§ Stated exercise: Reproduce all of the records exactly.

[Collection entries]

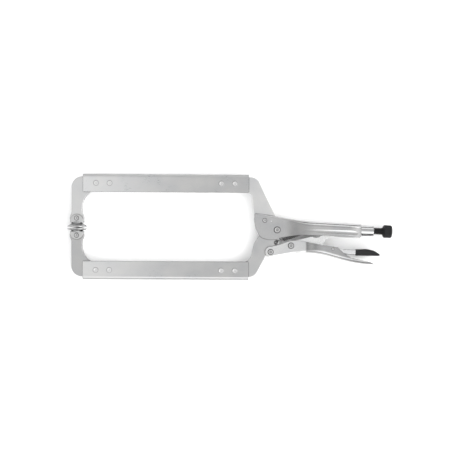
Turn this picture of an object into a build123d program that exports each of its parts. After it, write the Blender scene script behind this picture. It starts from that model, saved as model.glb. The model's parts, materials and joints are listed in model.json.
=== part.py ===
"""Locking C clamp with deep channel arms and swivel pads, lying on its side.

Millimetres. The origin is the centre of the fixed pad's clamping face. +X runs back
along the throat towards the handles, +Y towards the fixed arm, and +Z is square to the
plane in which the jaws move. The clamp is modelled locked, with the pads almost closed.
"""

import os
from math import cos, radians, sin, sqrt, tan

from build123d import *

# Stock and fits
PLATE = 7.8  # thickness of the four jaw plates
SHEET = 2.0  # thickness of the arms' and handles' pressed sheet
SIDE_GAP = 0.2  # between a jaw plate and a handle wall, on each side
PIVOT_GAP = 0.05  # radial clearance of a turning pivot
HALF_PLATE = PLATE / 2
HALF_SLOT = HALF_PLATE + SIDE_GAP
HALF_NECK = HALF_SLOT + SHEET  # half the width of the handles at the jaws

# Pads
PAD_GAP = 2.1  # between the two clamping faces
PAD_RADIUS = 13.5
PAD_EAR = 9.2  # radius of the pad's two ears
PAD_EAR_DROP = 3.7  # from the pad's rivet to the centre of that radius, towards the face
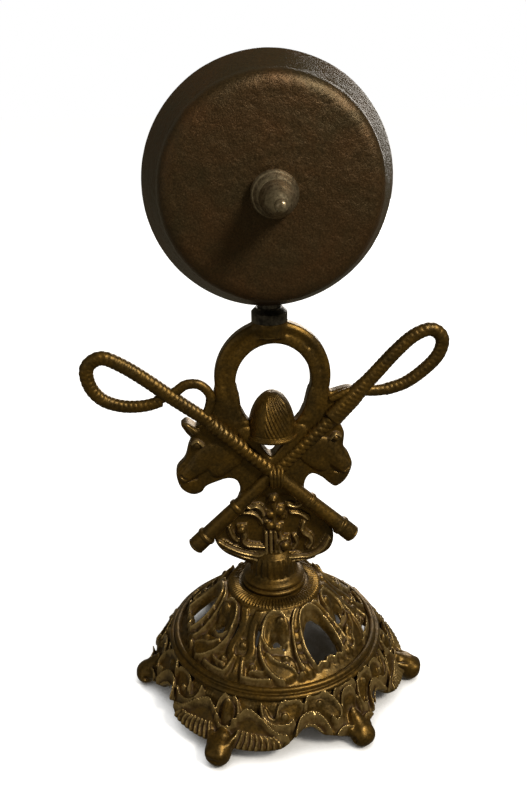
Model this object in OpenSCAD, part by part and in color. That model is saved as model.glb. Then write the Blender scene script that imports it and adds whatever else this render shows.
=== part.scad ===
// Service bell: a forward-facing gong on a cast equestrian stand with a pierced, six-footed base.
// Millimetres. +Z is up, -Y is the front, and the origin is on the table under the middle of the base.

/* [Gong] */
// Diameter of the gong's rim
gong_d = 90; // [86:1:92]
// Depth of the gong from its rim to its face
gong_depth = 20; // [19:0.5:21]
// Wall thickness of the gong
gong_wall = 2; // [1.6:0.1:2.2]
// Height of the gong's centre above the table
gong_z = 220; // [219:0.5:223]
// Diameter of the finial cup
cup_d = 16.4; // [14:0.2:18]

/* [Base] */
// Radius of the circle that the feet stand on
foot_circle_r = 61; // [59:0.5:63]
// Radius of each foot
foot_r = 4.8; // [4:0.1:5.5]
// Height of the top of the base
base_h = 48.6; // [47:0.1:49]
// Wall thickness of the base casting
base_wall = 3; // [2.5:0.1:3.5]
// Turn of the feet and the windows, measured from the front towards +X
base_turn = 32; // [28:1:36]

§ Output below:
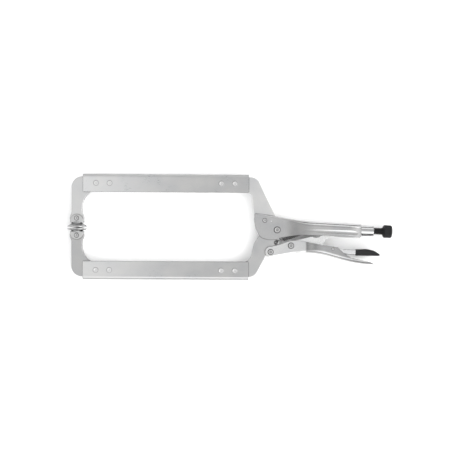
Turn this picture of an object into a build123d program that exports each of its parts. After it, write the Blender scene script behind this picture. It starts from that model, saved as model.glb. The model's parts, materials and joints are listed in model.json.
=== part.py ===
"""Locking C clamp with deep channel arms and swivel pads, lying on its side.

Millimetres. The origin is the centre of the fixed pad's clamping face. +X runs back
along the throat towards the handles, +Y towards the fixed arm, and +Z is square to the
plane in which the jaws move. The clamp is modelled locked, with the pads almost closed.
"""

import os
from math import cos, radians, sin, sqrt, tan

from build123d import *

# Stock and fits
PLATE = 7.8  # thickness of the four jaw plates
SHEET = 2.0  # thickness of the arms' and handles' pressed sheet
SIDE_GAP = 0.2  # between a jaw plate and a handle wall, on each side
PIVOT_GAP = 0.05  # radial clearance of a turning pivot
HALF_PLATE = PLATE / 2
HALF_SLOT = HALF_PLATE + SIDE_GAP
HALF_NECK = HALF_SLOT + SHEET  # half the width of the handles at the jaws

# Pads
PAD_GAP = 2.1  # between the two clamping faces
PAD_RADIUS = 13.5
PAD_EAR = 9.2  # radius of the pad's two ears
PAD_EAR_DROP = 3.7  # from the pad's rivet to the centre of that radius, towards the face
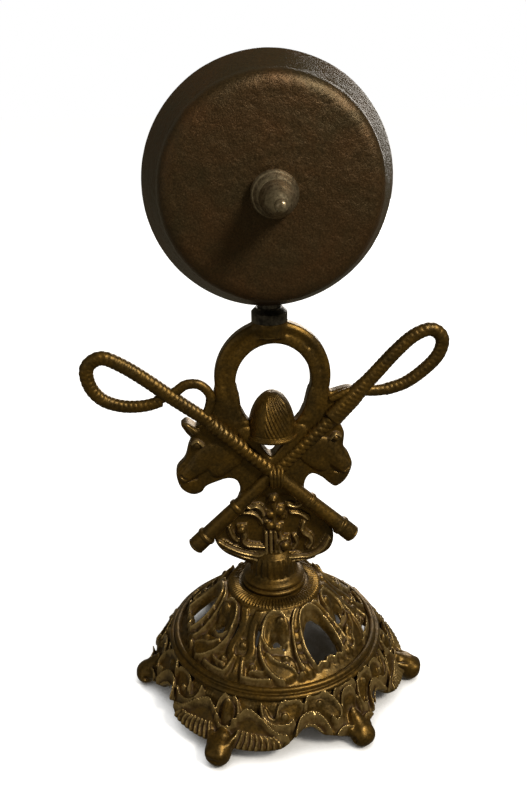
Model this object in OpenSCAD, part by part and in color. That model is saved as model.glb. Then write the Blender scene script that imports it and adds whatever else this render shows.
=== part.scad ===
// Service bell: a forward-facing gong on a cast equestrian stand with a pierced, six-footed base.
// Millimetres. +Z is up, -Y is the front, and the origin is on the table under the middle of the base.

/* [Gong] */
// Diameter of the gong's rim
gong_d = 90; // [86:1:92]
// Depth of the gong from its rim to its face
gong_depth = 20; // [19:0.5:21]
// Wall thickness of the gong
gong_wall = 2; // [1.6:0.1:2.2]
// Height of the gong's centre above the table
gong_z = 220; // [219:0.5:223]
// Diameter of the finial cup
cup_d = 16.4; // [14:0.2:18]

/* [Base] */
// Radius of the circle that the feet stand on
foot_circle_r = 61; // [59:0.5:63]
// Radius of each foot
foot_r = 4.8; // [4:0.1:5.5]
// Height of the top of the base
base_h = 48.6; // [47:0.1:49]
// Wall thickness of the base casting
base_wall = 3; // [2.5:0.1:3.5]
// Turn of the feet and the windows, measured from the front towards +X
base_turn = 32; // [28:1:36]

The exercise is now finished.